ロシアをはじめ北朝鮮は何故日本と平和条約を結びたがらないのだろうか。
そのわけを戦勝国と敗戦国(日本)に共通の「国連憲章」に見ることができる。
国連憲章第17章、第107条:第二次大戦の敵国に対してとった行動の効力。
「第二次大戦の戦勝国が敵国(日本)から取ったものや義務付けたものを無効にしたり、排除したりしない」。戦勝国ロシアが敗戦国日本から取った北方領土はたとえどんな取り方(日ソ中立条約違反)であっても有効であり、その返還の義務は無いと決められている。これで何故ロシアが平和条約を先送りしてきたかがわかる。
ついでに国連憲章第8章、第53条:地域的安全保障取極と地域的紛争解決について述べる。地域紛争が起こり紛争解決の為に地域機関(2国又は多数の国連加盟国の安全保障機関)が強制行動を取る場合は安全保障理事会の許可を得なくてはならない。「ただしかつての連合国の敵国(日本)に対しては例外とする」。

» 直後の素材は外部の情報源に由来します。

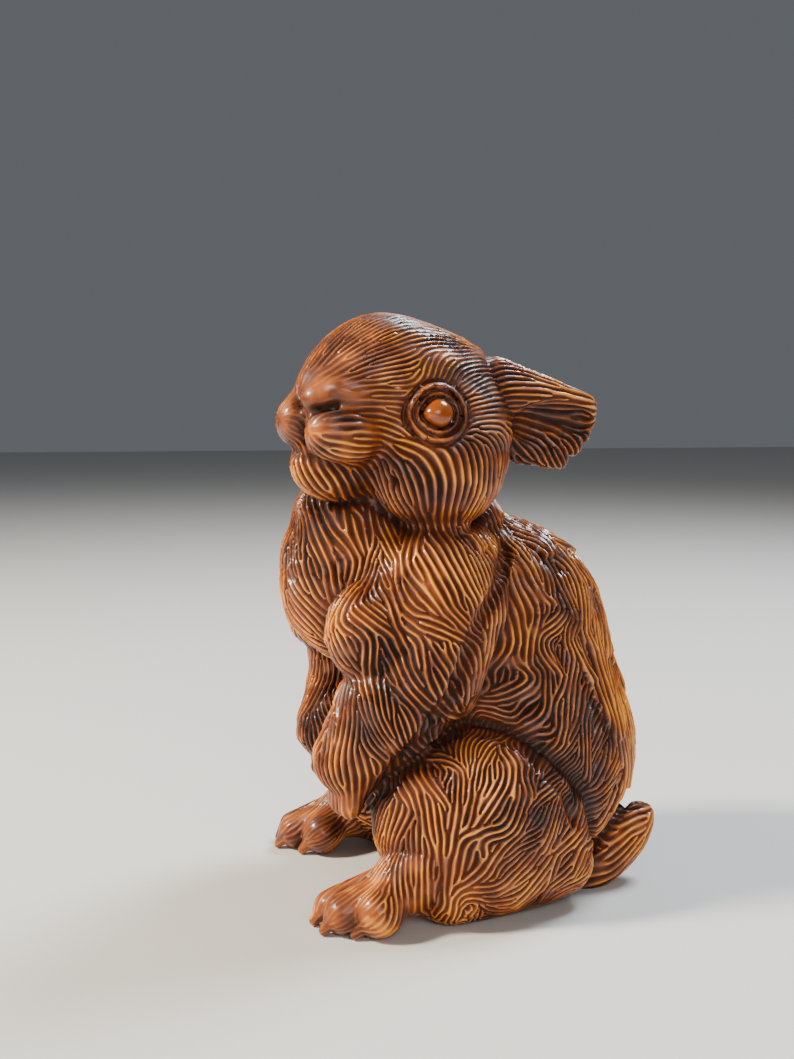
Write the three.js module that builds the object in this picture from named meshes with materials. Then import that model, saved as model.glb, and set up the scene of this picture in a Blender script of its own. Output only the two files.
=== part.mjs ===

これで何故北朝鮮が日本と平和条約を交わさず、日本に平然と武力行使を仕掛けてくるかがわかるはず。

「北方四島返還」を最優先する日本の外交政策は「乞食外交」である!

北方領土問題は二島、三・五島などの次元の問題ではない。先ずロシアと対等になること、対等に交渉ができる「主権国家」になることが先決である。

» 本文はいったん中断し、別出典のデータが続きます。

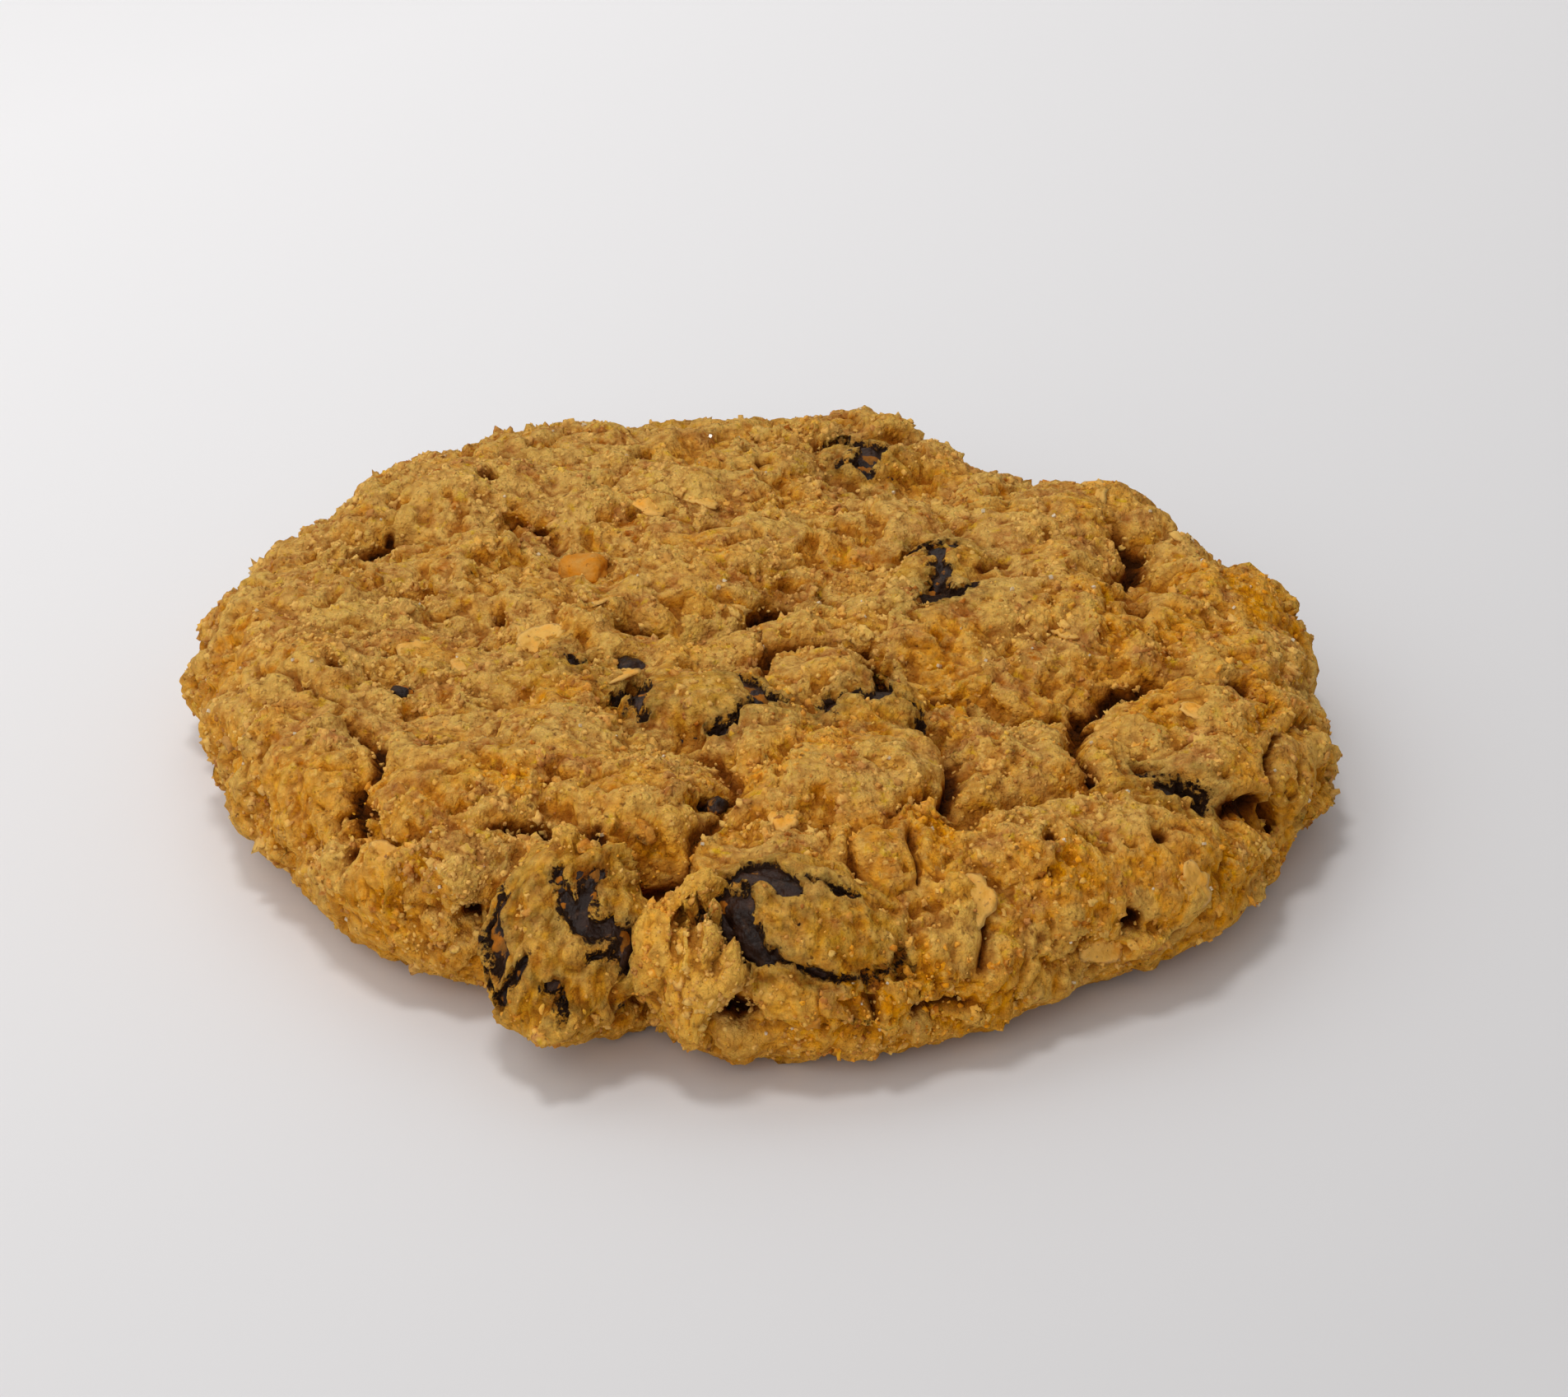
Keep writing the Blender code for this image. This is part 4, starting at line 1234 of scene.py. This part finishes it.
stage = {
    "floorNear": paint(211, 210, 212), "floorFar": paint(246, 245, 247),
    "world": 0.36, "worldColour": (0.99, 0.985, 0.975, 1.0),
    # lens in millimetres, distance and target in metres, elevation in degrees
    "lens": 105.0, "distance": 0.32, "elevation": 29.5, "target": (0.0016, 0.001, 0.005),
    # place in metres, width, watts, colour
    "overhead": ((-0.06, -0.03, 0.5), 0.1, 0.62, (1.0, 0.99, 0.975)),
    "left": ((-0.43, 0.05, 0.43), 0.6, 0.8, (1.0, 0.99, 0.98)),
    "back": ((-0.14, 0.4, 0.48), 0.6, 0.8, (1.0, 0.995, 0.99)),
    "front": ((-0.28, -0.55, 0.34), 0.7, 2.1, (1.0, 0.985, 0.955)),
}


def aim(thing, place, target):
    thing.location = place
    thing.rotation_euler = (Vector(target) - Vector(place)).to_track_quat("-Z", "Y").to_euler()


def makeStage():
    bpy.ops.mesh.primitive_plane_add(size=6)
    floor = bpy.context.active_object
    floor.name = "floor"
    material, tree, shader = startMaterial("paleTable")
    # painted light: a little lighter towards the far left, standing in for the lamps' light falling off
    # across the floor
    apart = put(tree, "SeparateXYZ", Vector=put(tree, "TexCoord").outputs["Object"])
    across = arithmetic(tree, "MULTIPLY", apart.outputs["X"], 0.8)
    far = arithmetic(tree, "SUBTRACT", apart.outputs["Y"], across)
    colour = mixed(tree, ramp(tree, far, -0.1, 0.17), stage["floorNear"], stage["floorFar"])
    tree.links.new(colour, shader.inputs["Base Color"])
    shader.inputs["Roughness"].default_value = 0.7
    floor.data.materials.append(material)
    world = bpy.data.worlds.new("softRoom")
    world.use_nodes = True
    background = world.node_tree.nodes["Background"]
    background.inputs["Color"].default_value = stage["worldColour"]
    background.inputs["Strength"].default_value = stage["world"]
    bpy.context.scene.world = world
    for name in ("overhead", "left", "back", "front"):
        place, width, watts, colour = stage[name]
        lamp = bpy.data.lights.new(name, "AREA")
        lamp.size, lamp.energy, lamp.color = width, watts, colour
        holder = bpy.data.objects.new(name, lamp)
        bpy.context.scene.collection.objects.link(holder)
        aim(holder, place, (0, 0, 0))
    bpy.context.scene.view_settings.view_transform = "Standard"


def makeCamera():
    camera = bpy.data.cameras.new("camera")
    camera.lens, camera.sensor_width = stage["lens"], 36.0
    camera.clip_start = 0.01
    holder = bpy.data.objects.new("camera", camera)
    bpy.context.scene.collection.objects.link(holder)
    tilt = math.radians(stage["elevation"])
    back = Vector((0, -math.cos(tilt), math.sin(tilt))) * stage["distance"]
    aim(holder, Vector(stage["target"]) + back, stage["target"])
    bpy.context.scene.camera = holder


makeStage()
makeCamera()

平和条約締結で、「第二次大戦の敵国」を返上し「主権を尊重し合うことが出来る主権国家」になることである。北方四島返還を要求している限り四島は永遠に帰ってこない!今までロシアの対日外交は徹底して平和条約先送り政策であったが、7月10日、こともあろうにロシアの新大統領が、「ロシアは、1956年の宣言が両国にとって唯一の法的根拠のある文書だと考えている。(日本との)対話はこの文書に基づいて行われる必要がある」と述べたのだ。平和条約締結で歯舞、色丹の二島が返還される。残る二島については、二島が日本の主権下になると200マイル四方が日本の独占的経済圏になるから、その経済価値を計算しロシアと対等な立場で取引をすればよい。敗戦国のGive and give(与え放し)から主権国家のGive and take(対等取引)にならなくてはならない。政府も、政治家も、マスコミもメドベージェフ大統領の見解を誤認している。これが100年に一度のチャンスであることがわからないのだろうか。日本は一体何時まで「主権無き亡国」でいたいのか。